While driving through northeastern New Jersey recently, my wife and I made a detour to see a rock outcrop I had read about but never seen. It's located in the middle of a private housing development in Hamburg, a small town in northwestern New Jersey. It's a beautiful rock outcrop but also geologically significant.
This particular dolostone was deposited between the Middle Cambrian to the start of the Ordovician Periods of geologic time - roughly 500 million years ago. At that time, North America was rotated 90° clockwise and what's now the east coast of the United States was the south coast and in subtropical southern latitudes. The area was under seawater and part of the continental shelf. You can see similar dolostones of the same age here in the Hudson Valley.

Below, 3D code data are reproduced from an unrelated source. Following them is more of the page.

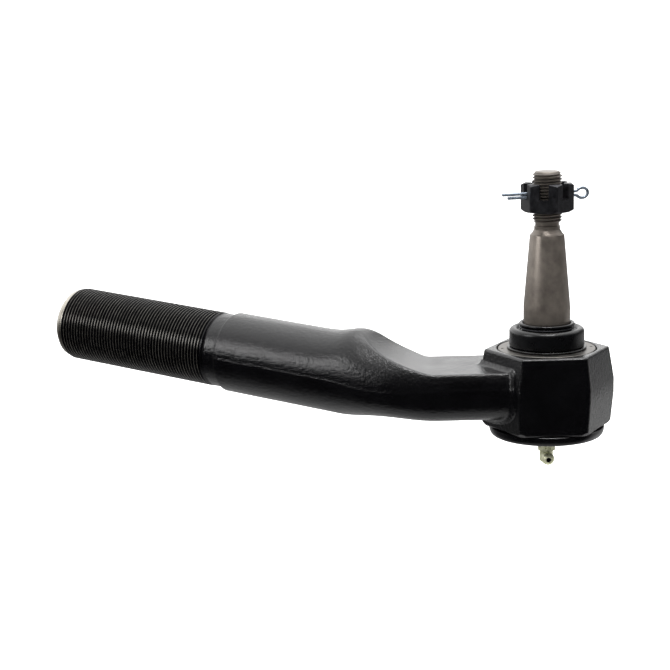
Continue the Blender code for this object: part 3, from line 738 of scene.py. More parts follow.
class NeckRoute:
    """Position, heading and section of the neck and shank at a distance from the ball."""

    RAMP_DELAY = 3.5 * MM
    CREST_DELAY = 3.0 * MM
    RAMP_CORNER = 0.1
    CROWN_SHARE = 1.15
    NECK_SQUARENESS = 2.7
    SHANK_EDGE = 0.5 * MM
    SHOULDER_BEVEL = 1.5 * MM
    SHOULDER_LEAD = 1.1 * MM

    def __init__(self, sizes):
        self.s = sizes
        self.radius = sizes.bend_lead / math.tan(sizes.bend_angle / 2)
        self.start = sizes.bend_distance - sizes.bend_lead
        self.straight = self.start + self.radius * sizes.bend_angle
        self.finish = self.straight + sizes.ramp_end - sizes.bend_lead

    def distance_at(self, along_shank):
        """Route distance of a point along the shank's axis."""
        return self.straight + along_shank * math.cos(self.s.rise_angle) - self.s.bend_lead

    def plan(self, distance):
        """Place and heading of the route in plan: straight, bend, straight."""
        heading = min(max((distance - self.start) / self.radius, 0.0), self.s.bend_angle)
        before = min(distance, self.start)
        after = max(distance - self.straight, 0.0)
        x = -before - self.radius * math.sin(heading) - after * math.cos(heading)
        y = self.radius * (1 - math.cos(heading)) + after * math.sin(heading)
        return x, y, heading

    def section(self, distance, count):
        """Offsets (across, up), the section's centre height and how far up the ramp it is."""
        s = self.s
        x, y, heading = self.plan(distance)
        along = (x + s.bend_distance) * -math.cos(s.bend_angle) + y * math.sin(s.bend_angle)
        axis = s.shank_height + along * math.tan(s.rise_angle)
        ramp = smooth_step((distance - s.ramp_start) / (self.finish - s.ramp_start))
        radius = self.shank_radius_at(distance)
        foot = s.ramp_start + self.RAMP_DELAY
        climb = soft_ramp((distance - foot) / s.ramp_length, self.RAMP_CORNER)
        top = mix(s.neck_top, axis + radius, climb)
        bottom = mix(s.neck_bottom, axis - radius, ramp) + 4 * s.underside_rise * ramp * (1 - ramp)
        half_width = mix(s.neck_half_width, radius, ramp)
        centre = mix(0.0, axis, ramp)
        crest = (distance - foot - self.CREST_DELAY - s.ramp_length) / s.crest_width
        hump = s.crest_rise * math.exp(-crest ** 2)
        top += hump
        crown = mix(s.neck_half_width * self.CROWN_SHARE, radius, ramp) + hump
        square = mix(self.NECK_SQUARENESS, 2.0, ramp)
        edge = mix(s.neck_edge, self.SHANK_EDGE, ramp)
        points = []
        for index in range(count):
            angle = 2 * math.pi * index / count
            side, up = math.cos(angle), math.sin(angle)
            if up >= 0:
                across = half_width * side
                height = soft_min(centre + crown * up, top, edge)
            else:
                across = half_width * math.copysign(abs(side) ** (2 / square), side)
                height = centre - (centre - bottom) * abs(up) ** (2 / square)
            points.append([across, height])
        return points, centre, ramp, (x, y, heading)

    def shank_radius_at(self, distance):
        s = self.s
        along = (distance - self.straight + s.bend_lead) / math.cos(s.rise_angle)
        fall = smooth_step((along - s.shoulder + self.SHOULDER_LEAD) / self.SHOULDER_BEVEL)
        return mix(s.shank_radius, s.relief_radius, fall)


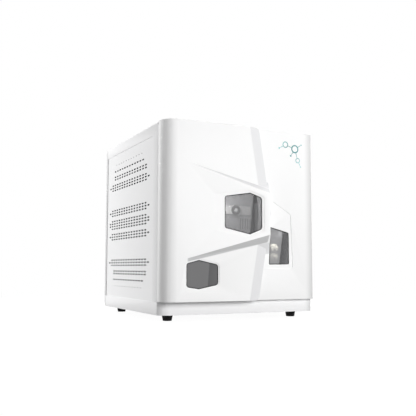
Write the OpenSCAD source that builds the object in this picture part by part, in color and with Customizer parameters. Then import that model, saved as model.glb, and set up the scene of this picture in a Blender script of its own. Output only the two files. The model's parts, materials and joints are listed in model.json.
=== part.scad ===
// Bench total organic carbon analyzer.
// Millimetres, +Z up, the front faces -Y, the left side with the hinges is -X.
// The origin is on the bench, under the middle of the whole object.

/* [Cabinet] */
// Width over the two side panels
case_w = 500; // [480:1:560]
// Depth from the front of the skirt to the rear panel
case_d = 516; // [500:1:600]
// Height from the underside of the base to the top
case_h = 542.5; // [536:0.5:600]
// Height of the base skirt
skirt_h = 36.5; // [32:0.5:44]
// Thickness of the cabinet sheet
sheet = 1.5; // [1:0.1:2]
// Radius of the bend along the top edges
bend_r = 6; // [4:0.5:10]
// Radius of the rear corners seen from the side
rear_r = 20; // [14:1:26]
// Height of the rubber feet
foot_h = 18; // [12:1:24]
// Largest diameter of a foot
foot_d = 32; // [24:1:36]
// Distance of the feet from the sides
foot_in_x = 45; // [36:1:60]
// Distance of the feet from the skirt and the rear
foot_in_y = 52; // [44:1:70]

/* [Door] */
// Distance of the door's face in front of the skirt
door_proj = 32; // [28:1:38]
// Thickness of the moulded door and front panel
wall = 3; // [2.4:0.1:3.6]
// Radius of the door's big vertical corner
corner_r = 40; // [36:1:42]
// How far the front mouldings reach behind the skirt's front
cover_back = 17.4; // [15:0.2:19]
// Seam between the front mouldings and the cabinet
seam_gap = 1.2; // [1:0.1:2]
// Distance of the edge's vertex from the left side
vertex_x = 343.6; // [336:0.2:352]
// Height of the edge's vertex above the base underside
vertex_z = 291; // [280:1:300]
// Width and height of the front that its lines and windows are drawn on
drawn = [500, 542.5];
// Lean of the edge above the vertex, in degrees
lean_up = 8.9; // [8:0.1:10]
// Lean of the edge below the vertex, in degrees
lean_down = 9.55; // [9:0.05:10.5]
// Width of the bevel along the edge
bevel_w = 37; // [30:1:42]
// Depth of the bevel along the edge
bevel_d = 10.2; // [8:0.1:12]
// Overlap of the door over the front panel
lap = 14; // [12:0.5:17]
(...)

They're called the Wappinger Group and are well exposed in eastern Dutchess County - here are some SUNY Ulster students examining the rock on Lime Kiln Road off I-84 near Fishkill.
When these rocks were being deposited as seafloor sediments, there was no life at all on land. The seas were teeming with marine invertebrates and even a few early chordates (eel-like animals) but no true vertebrates (fish) yet. But, for almost 3 billion years (yes, billion!), a very special group of organisms existed on the world's seafloors and without whom there would possibly be no animal life on Earth.
The fossils in the Hamburg, NJ outcrop are called stromatolites. They actually formed from single-celled bacteria called cyanobacteria (cyan referring to a blue-green color). Cyanobacteria were among the first organisms on Earth to develop the process of photosynthesis - something today we associate with green plants. Photosynthesis basically takes water and carbon dioxide, with the energy of sunlight, and creates glucose (a simple sugar) and oxygen as a waste product.
The early Earth's atmosphere had no oxygen. It did, however, have plenty of carbon dioxide. Mats of these cyanobacteria sat on the shallow seafloor and happily photosynthesized carbon dioxide into oxygen. For billions of years. Once oxygen levels built up enough, simple bacterial cells evolved (through a process called endosymbiosis) into more complex cells with a nucleus and organelles. This led, in short order (geologically-speaking) to multicellular life (metazoans) which used the oxygen now existing in the atmosphere.
Even though the individual cyanobacteria cells were microscopic, together they formed sticky mats on the seafloor which trapped sediments over time. The bacterial cells grew up on top of the sediments and trapped some more. Over and over again eventually forming finely laminated mounds of sediment. While the cyanobacteria themselves were not preserved, the layered mounds were and are called stromatolites. Stromatolite fossils are found in other places - here in New York you can also view them (about the same age as those in New Jersey) just east of Saratoga Springs at a place called Lester Park.
Stromatolites still exist today, although they are quite rare and found only in a few environments (most notably, Shark Bay in Western Australia). Half a billion years ago, in shallow subtropical waters of a continental shelf in what's now New Jersey, these stromatolites lived their lives.
Thank them - the oxygen they produced made it possible for our earliest ancestors to evolve.